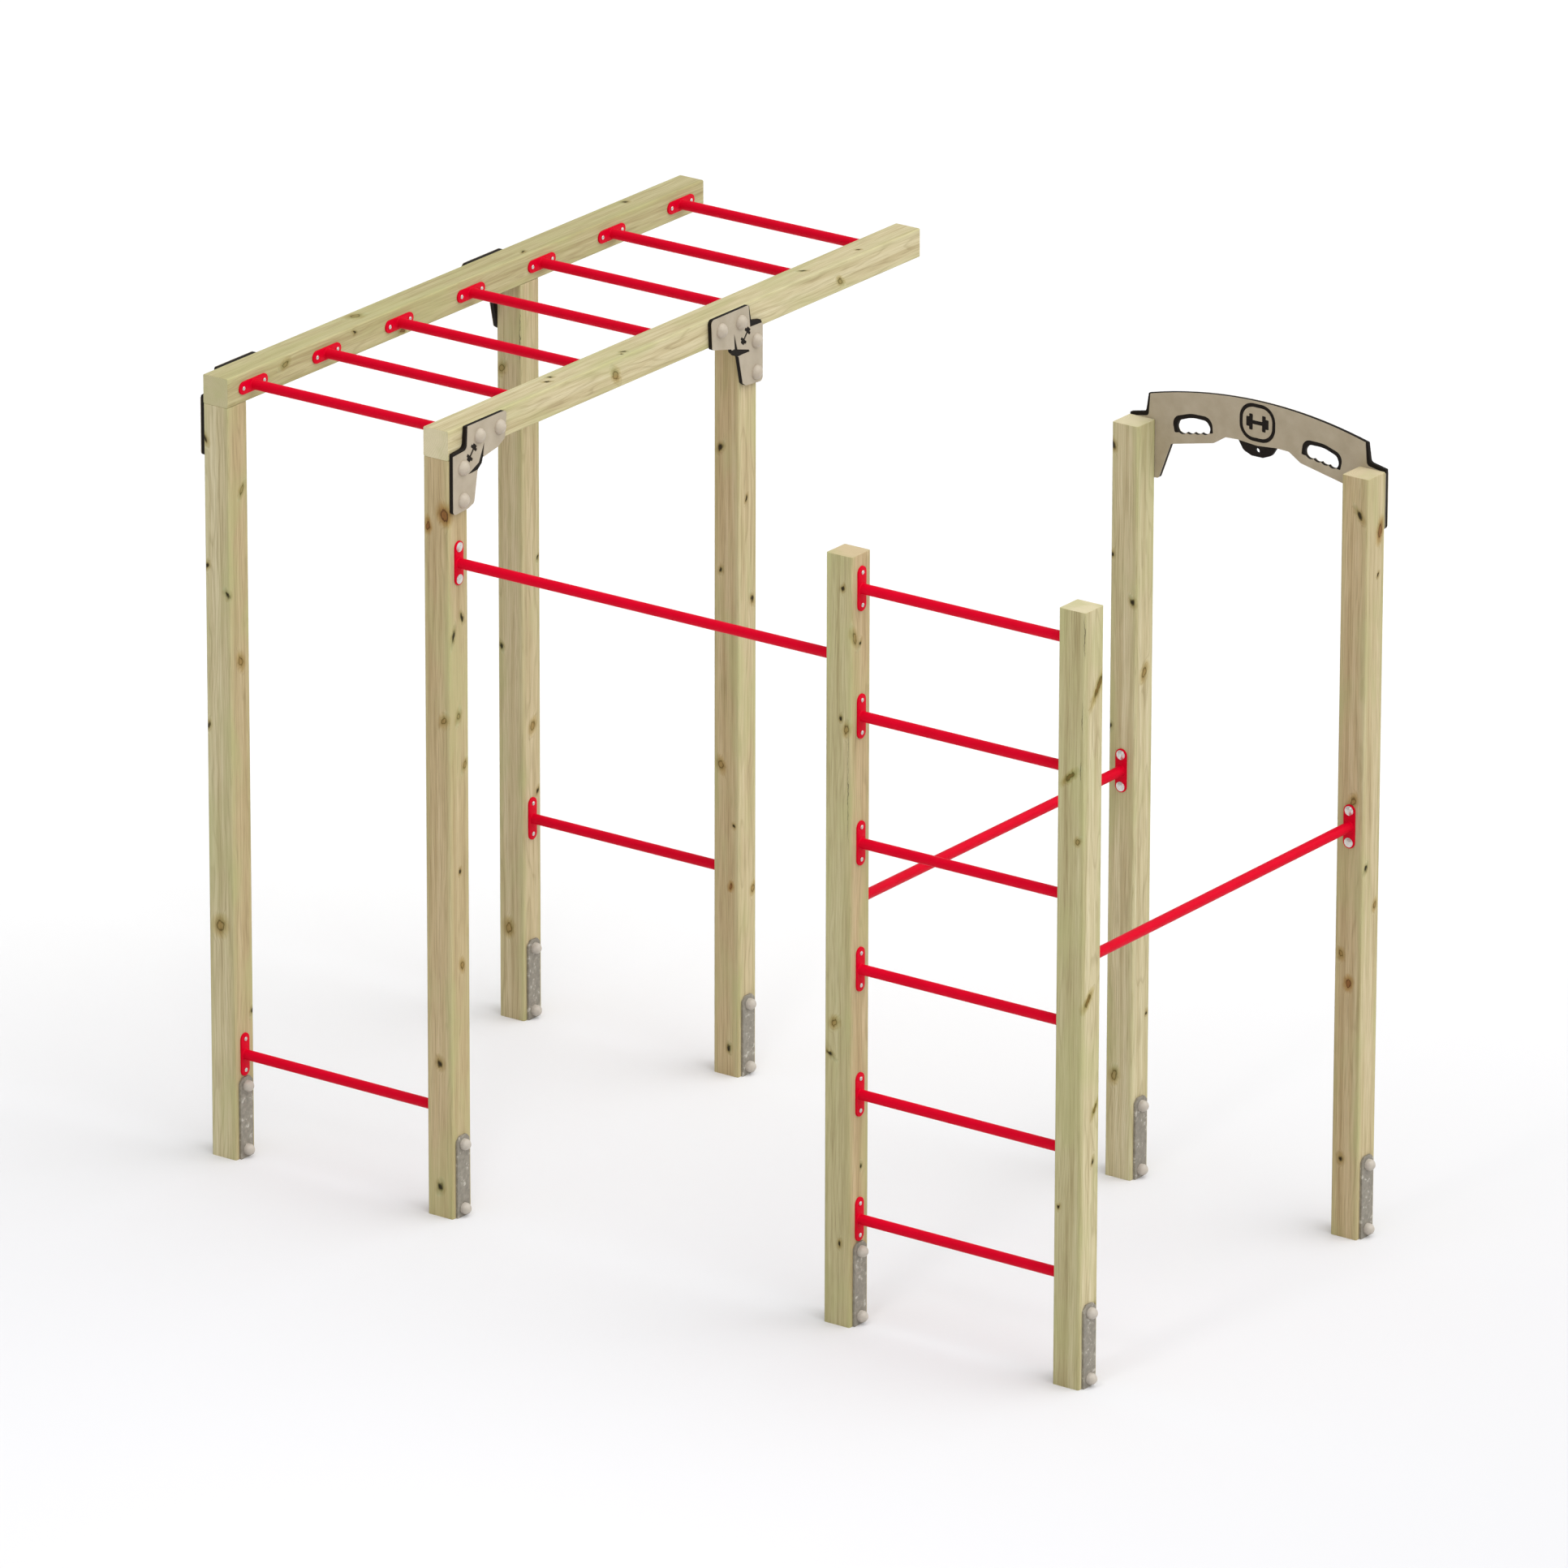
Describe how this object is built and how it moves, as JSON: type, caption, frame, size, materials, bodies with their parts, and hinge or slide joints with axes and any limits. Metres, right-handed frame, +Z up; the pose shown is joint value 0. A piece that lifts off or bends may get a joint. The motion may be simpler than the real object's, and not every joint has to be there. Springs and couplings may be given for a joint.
{
  "type": "monkey bars",
  "caption": "Timber monkey bars with steel overhead rungs, wall ladder, pull-up bar, low bars, dip bars and an arch panel with hand grips.",
  "frame": {"origin": "on the ground under the middle of the whole frame", "axes": "+X along the rungs from the overhead ladder to the wall ladder, +Y along the overhead beams from the near row to the far row, +Z up"},
  "size_m": [3.258, 2.4, 2.5269],
  "materials": {
    "timber": "planed and pressure treated, with knots",
    "red_steel": "glossy powder coat",
    "zinc_fixings": "bright zinc",
    "panel_core": "routed",
    "panel_skin": "fine satin",
    "arch_skin": "fine satin",
    "galvanised_steel": "hot-dip galvanised, matte",
    "cap_plastic": "satin",
    "foot_cap_plastic": "satin"
  },
  "bodies": {
    "root": {"post_near_1": "timber", "post_near_2": "timber", "post_near_3": "timber", "post_near_4": "timber", "post_far_1": "timber", "post_far_2": "timber", "post_far_3": "timber", "post_far_4": "timber", "beam_left": "timber", "beam_right": "timber", "rung_1": "red_steel", "rung_2": "red_steel", "rung_3": "red_steel", "rung_4": "red_steel", "rung_5": "red_steel", "rung_6": "red_steel", "rung_7": "red_steel", "ladder_rung_1": "red_steel", "ladder_rung_2": "red_steel", "ladder_rung_3": "red_steel", "ladder_rung_4": "red_steel", "ladder_rung_5": "red_steel", "ladder_rung_6": "red_steel", "low_bar": "red_steel", "mid_bar": "red_steel", "long_bar": "red_steel", "dip_bar_left": "red_steel", "dip_bar_right": "red_steel", "rung_plates_left": "red_steel", "rung_plates_right": "red_steel", "ladder_plates_left": "red_steel", "ladder_plates_right": "red_steel", "low_bar_plates": "red_steel", "mid_bar_plates": "red_steel", "long_bar_plates": "red_steel", "dip_bar_left_plates": "red_steel", "dip_bar_right_plates": "red_steel", "rung_screws": "zinc_fixings", "ladder_screws": "zinc_fixings", "cross_bar_screws": "zinc_fixings", "cup_bolts": "zinc_fixings", "corner_near_left_core": "panel_core", "corner_near_left_skin": "panel_skin", "corner_near_right_core": "panel_core", "corner_near_right_skin": "panel_skin", "corner_far_left_core": "panel_core", "corner_far_left_skin": "panel_skin", "corner_far_right_core": "panel_core", "corner_far_right_skin": "panel_skin", "arch_core": "panel_core", "arch_skin_front": "arch_skin", "arch_skin_back": "arch_skin", "foot_straps_overhead": "galvanised_steel", "foot_straps_ladder": "galvanised_steel", "foot_straps_arch": "galvanised_steel", "corner_caps": "cap_plastic", "arch_caps": "cap_plastic", "foot_caps": "foot_cap_plastic"}
  },
  "joints": []
}
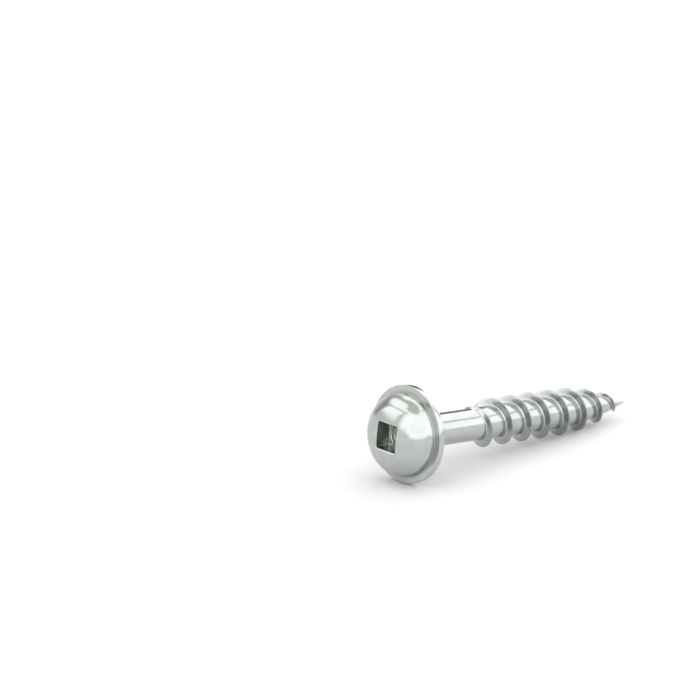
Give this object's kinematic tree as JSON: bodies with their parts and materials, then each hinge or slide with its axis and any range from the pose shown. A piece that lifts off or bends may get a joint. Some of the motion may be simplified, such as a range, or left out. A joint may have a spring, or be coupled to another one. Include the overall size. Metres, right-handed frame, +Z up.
{
  "type": "pocket hole screw",
  "caption": "Self-tapping pocket hole screw with a domed washer head, a square drive recess and a coarse thread that runs out to a sharp point.",
  "frame": {"origin": "centre of the bounding box's underside, on the floor that the screw lies on", "axes": "+X from the head to the point, seen from above, +Z up; the screw's own axis dips towards the point by the few degrees at which the flange's edge and a thread crest both touch the floor"},
  "size_m": [0.0352, 0.0102, 0.0103],
  "materials": {
    "zinc": "bright zinc plating, slightly satin"
  },
  "bodies": {
    "root": {"screw": "zinc"}
  },
  "joints": []
}
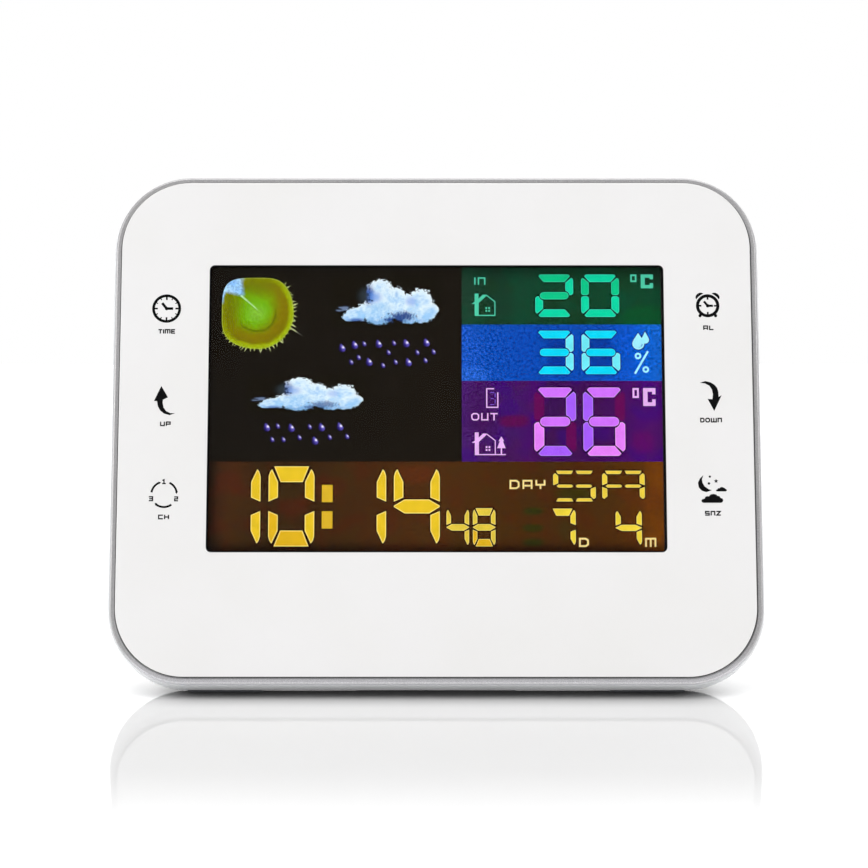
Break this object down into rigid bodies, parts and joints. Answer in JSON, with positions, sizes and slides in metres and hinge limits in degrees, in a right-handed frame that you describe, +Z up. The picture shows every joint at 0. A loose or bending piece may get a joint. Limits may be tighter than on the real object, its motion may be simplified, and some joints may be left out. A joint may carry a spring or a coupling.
{
  "type": "home weather station",
  "caption": "Leaning tabletop weather station: flat white panel with a colour display in a silver rim, rounded rear cover, fold-out stand leg, battery bay, wall keyhole.",
  "frame": {"origin": "middle of the object's bounding box at table height, with the stand leg open", "axes": "+X to the right seen from the front, +Y to the back, +Z up; the panel faces -Y and leans back"},
  "size_m": [0.1926, 0.0574, 0.1508],
  "materials": {
    "panel_white": "high gloss back of white acrylic",
    "window_clear": "clear acrylic, polished",
    "tape_black": "foam tape",
    "frame_silver": "satin silver paint on moulded plastic",
    "display_glass": "dark liquid crystal glass",
    "film_colour": "printed film",
    "film_white": "matt white film",
    "guide_clear": "clear acrylic",
    "foil_white": "white reflector",
    "board_white": "white solder mask",
    "led_white": "white diode bodies",
    "zebra_rubber": "striped rubber",
    "tray_white": "moulded",
    "screw_steel": "zinc plated",
    "board_green": "green solder mask",
    "spring_steel": "nickel plated",
    "cable_white": "flat cable",
    "epoxy_black": "epoxy",
    "module_can": "tinned can on board",
    "aerial_copper": "enamelled copper wire",
    "capacitor_sleeve": "sleeve",
    "part_black": "moulded",
    "sensor_white": "moulded",
    "pin_brass": "plated",
    "cover_white": "moulded white, semi-gloss",
    "rubber_grey": "moulded",
    "cell_sleeve": "plain printed sleeve",
    "lead_red": "insulated wire",
    "pin_steel": "ground",
    "button_grey": "moulded"
  },
  "bodies": {
    "housing": {"front_panel": "panel_white", "window_lens": "window_clear", "panel_tape": "tape_black", "silver_frame": "frame_silver", "lcd_glass": "display_glass", "colour_film": "film_colour", "diffuser_film": "film_white", "light_guide": "guide_clear", "reflector_sheet": "foil_white", "backlight_board": "board_white", "backlight_leds": "led_white", "lcd_connector": "zebra_rubber", "lcd_carrier": "tray_white", "carrier_screws": "screw_steel", "touch_board_left": "board_green", "touch_board_right": "board_green", "touch_springs": "spring_steel", "touch_cables": "cable_white", "main_board": "board_green", "board_screws": "screw_steel", "controller_cap": "epoxy_black", "receiver_module": "module_can", "receiver_antenna": "aerial_copper", "capacitors": "capacitor_sleeve", "buzzer": "part_black", "air_sensor": "sensor_white", "power_jack": "part_black", "jack_pin": "pin_brass", "reset_switch": "part_black", "dimmer_body": "part_black", "rear_cover": "cover_white", "case_screws": "screw_steel", "base_feet": "rubber_grey", "battery_cells": "cell_sleeve", "battery_springs": "spring_steel", "battery_leads": "lead_red", "battery_plates": "spring_steel", "stand_pin": "pin_steel"},
    "leg": {"stand_leg": "cover_white", "stand_foot": "rubber_grey"},
    "door": {"battery_door": "cover_white"},
    "reset": {"reset_button": "button_grey"},
    "dimmer": {"dimmer_knob": "button_grey"}
  },
  "joints": [
    {"name": "stand_hinge", "type": "hinge", "parent": "housing", "child": "leg", "pos_m": [0, 0.0075, 0.06788], "axis": [1, 0, 0], "range_deg": [-30.66, 0]},
    {"name": "door_hinge", "type": "hinge", "parent": "housing", "child": "door", "pos_m": [-0.0558, 0.00253, 0.03926], "axis": [-1, 0, 0], "range_deg": [0, 90]},
    {"name": "reset_press", "type": "slide", "parent": "housing", "child": "reset", "axis": [0, -0.9744, 0.225], "range_m": [0, 0.0005], "stiffness_N_per_m": 300, "springref_m": -0.0005},
    {"name": "dimmer_slide", "type": "slide", "parent": "housing", "child": "dimmer", "axis": [1, 0, 0], "range_m": [0, 0.004]}
  ]
}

====================

◆ INSTRUCTIONS FOR THE TASK
Repeat the material above in full and unchanged, minus its images.

◆ ANSWER FOR THIS EXERCISE
Describe how this object is built and how it moves, as JSON: type, caption, frame, size, materials, bodies with their parts, and hinge or slide joints with axes and any limits. Metres, right-handed frame, +Z up; the pose shown is joint value 0. A piece that lifts off or bends may get a joint. The motion may be simpler than the real object's, and not every joint has to be there. Springs and couplings may be given for a joint.
{
  "type": "monkey bars",
  "caption": "Timber monkey bars with steel overhead rungs, wall ladder, pull-up bar, low bars, dip bars and an arch panel with hand grips.",
  "frame": {"origin": "on the ground under the middle of the whole frame", "axes": "+X along the rungs from the overhead ladder to the wall ladder, +Y along the overhead beams from the near row to the far row, +Z up"},
  "size_m": [3.258, 2.4, 2.5269],
  "materials": {
    "timber": "planed and pressure treated, with knots",
    "red_steel": "glossy powder coat",
    "zinc_fixings": "bright zinc",
    "panel_core": "routed",
    "panel_skin": "fine satin",
    "arch_skin": "fine satin",
    "galvanised_steel": "hot-dip galvanised, matte",
    "cap_plastic": "satin",
    "foot_cap_plastic": "satin"
  },
  "bodies": {
    "root": {"post_near_1": "timber", "post_near_2": "timber", "post_near_3": "timber", "post_near_4": "timber", "post_far_1": "timber", "post_far_2": "timber", "post_far_3": "timber", "post_far_4": "timber", "beam_left": "timber", "beam_right": "timber", "rung_1": "red_steel", "rung_2": "red_steel", "rung_3": "red_steel", "rung_4": "red_steel", "rung_5": "red_steel", "rung_6": "red_steel", "rung_7": "red_steel", "ladder_rung_1": "red_steel", "ladder_rung_2": "red_steel", "ladder_rung_3": "red_steel", "ladder_rung_4": "red_steel", "ladder_rung_5": "red_steel", "ladder_rung_6": "red_steel", "low_bar": "red_steel", "mid_bar": "red_steel", "long_bar": "red_steel", "dip_bar_left": "red_steel", "dip_bar_right": "red_steel", "rung_plates_left": "red_steel", "rung_plates_right": "red_steel", "ladder_plates_left": "red_steel", "ladder_plates_right": "red_steel", "low_bar_plates": "red_steel", "mid_bar_plates": "red_steel", "long_bar_plates": "red_steel", "dip_bar_left_plates": "red_steel", "dip_bar_right_plates": "red_steel", "rung_screws": "zinc_fixings", "ladder_screws": "zinc_fixings", "cross_bar_screws": "zinc_fixings", "cup_bolts": "zinc_fixings", "corner_near_left_core": "panel_core", "corner_near_left_skin": "panel_skin", "corner_near_right_core": "panel_core", "corner_near_right_skin": "panel_skin", "corner_far_left_core": "panel_core", "corner_far_left_skin": "panel_skin", "corner_far_right_core": "panel_core", "corner_far_right_skin": "panel_skin", "arch_core": "panel_core", "arch_skin_front": "arch_skin", "arch_skin_back": "arch_skin", "foot_straps_overhead": "galvanised_steel", "foot_straps_ladder": "galvanised_steel", "foot_straps_arch": "galvanised_steel", "corner_caps": "cap_plastic", "arch_caps": "cap_plastic", "foot_caps": "foot_cap_plastic"}
  },
  "joints": []
}
Give this object's kinematic tree as JSON: bodies with their parts and materials, then each hinge or slide with its axis and any range from the pose shown. A piece that lifts off or bends may get a joint. Some of the motion may be simplified, such as a range, or left out. A joint may have a spring, or be coupled to another one. Include the overall size. Metres, right-handed frame, +Z up.
{
  "type": "pocket hole screw",
  "caption": "Self-tapping pocket hole screw with a domed washer head, a square drive recess and a coarse thread that runs out to a sharp point.",
  "frame": {"origin": "centre of the bounding box's underside, on the floor that the screw lies on", "axes": "+X from the head to the point, seen from above, +Z up; the screw's own axis dips towards the point by the few degrees at which the flange's edge and a thread crest both touch the floor"},
  "size_m": [0.0352, 0.0102, 0.0103],
  "materials": {
    "zinc": "bright zinc plating, slightly satin"
  },
  "bodies": {
    "root": {"screw": "zinc"}
  },
  "joints": []
}
Break this object down into rigid bodies, parts and joints. Answer in JSON, with positions, sizes and slides in metres and hinge limits in degrees, in a right-handed frame that you describe, +Z up. The picture shows every joint at 0. A loose or bending piece may get a joint. Limits may be tighter than on the real object, its motion may be simplified, and some joints may be left out. A joint may carry a spring or a coupling.
{
  "type": "home weather station",
  "caption": "Leaning tabletop weather station: flat white panel with a colour display in a silver rim, rounded rear cover, fold-out stand leg, battery bay, wall keyhole.",
  "frame": {"origin": "middle of the object's bounding box at table height, with the stand leg open", "axes": "+X to the right seen from the front, +Y to the back, +Z up; the panel faces -Y and leans back"},
  "size_m": [0.1926, 0.0574, 0.1508],
  "materials": {
    "panel_white": "high gloss back of white acrylic",
    "window_clear": "clear acrylic, polished",
    "tape_black": "foam tape",
    "frame_silver": "satin silver paint on moulded plastic",
    "display_glass": "dark liquid crystal glass",
    "film_colour": "printed film",
    "film_white": "matt white film",
    "guide_clear": "clear acrylic",
    "foil_white": "white reflector",
    "board_white": "white solder mask",
    "led_white": "white diode bodies",
    "zebra_rubber": "striped rubber",
    "tray_white": "moulded",
    "screw_steel": "zinc plated",
    "board_green": "green solder mask",
    "spring_steel": "nickel plated",
    "cable_white": "flat cable",
    "epoxy_black": "epoxy",
    "module_can": "tinned can on board",
    "aerial_copper": "enamelled copper wire",
    "capacitor_sleeve": "sleeve",
    "part_black": "moulded",
    "sensor_white": "moulded",
    "pin_brass": "plated",
    "cover_white": "moulded white, semi-gloss",
    "rubber_grey": "moulded",
    "cell_sleeve": "plain printed sleeve",
    "lead_red": "insulated wire",
    "pin_steel": "ground",
    "button_grey": "moulded"
  },
  "bodies": {
    "housing": {"front_panel": "panel_white", "window_lens": "window_clear", "panel_tape": "tape_black", "silver_frame": "frame_silver", "lcd_glass": "display_glass", "colour_film": "film_colour", "diffuser_film": "film_white", "light_guide": "guide_clear", "reflector_sheet": "foil_white", "backlight_board": "board_white", "backlight_leds": "led_white", "lcd_connector": "zebra_rubber", "lcd_carrier": "tray_white", "carrier_screws": "screw_steel", "touch_board_left": "board_green", "touch_board_right": "board_green", "touch_springs": "spring_steel", "touch_cables": "cable_white", "main_board": "board_green", "board_screws": "screw_steel", "controller_cap": "epoxy_black", "receiver_module": "module_can", "receiver_antenna": "aerial_copper", "capacitors": "capacitor_sleeve", "buzzer": "part_black", "air_sensor": "sensor_white", "power_jack": "part_black", "jack_pin": "pin_brass", "reset_switch": "part_black", "dimmer_body": "part_black", "rear_cover": "cover_white", "case_screws": "screw_steel", "base_feet": "rubber_grey", "battery_cells": "cell_sleeve", "battery_springs": "spring_steel", "battery_leads": "lead_red", "battery_plates": "spring_steel", "stand_pin": "pin_steel"},
    "leg": {"stand_leg": "cover_white", "stand_foot": "rubber_grey"},
    "door": {"battery_door": "cover_white"},
    "reset": {"reset_button": "button_grey"},
    "dimmer": {"dimmer_knob": "button_grey"}
  },
  "joints": [
    {"name": "stand_hinge", "type": "hinge", "parent": "housing", "child": "leg", "pos_m": [0, 0.0075, 0.06788], "axis": [1, 0, 0], "range_deg": [-30.66, 0]},
    {"name": "door_hinge", "type": "hinge", "parent": "housing", "child": "door", "pos_m": [-0.0558, 0.00253, 0.03926], "axis": [-1, 0, 0], "range_deg": [0, 90]},
    {"name": "reset_press", "type": "slide", "parent": "housing", "child": "reset", "axis": [0, -0.9744, 0.225], "range_m": [0, 0.0005], "stiffness_N_per_m": 300, "springref_m": -0.0005},
    {"name": "dimmer_slide", "type": "slide", "parent": "housing", "child": "dimmer", "axis": [1, 0, 0], "range_m": [0, 0.004]}
  ]
}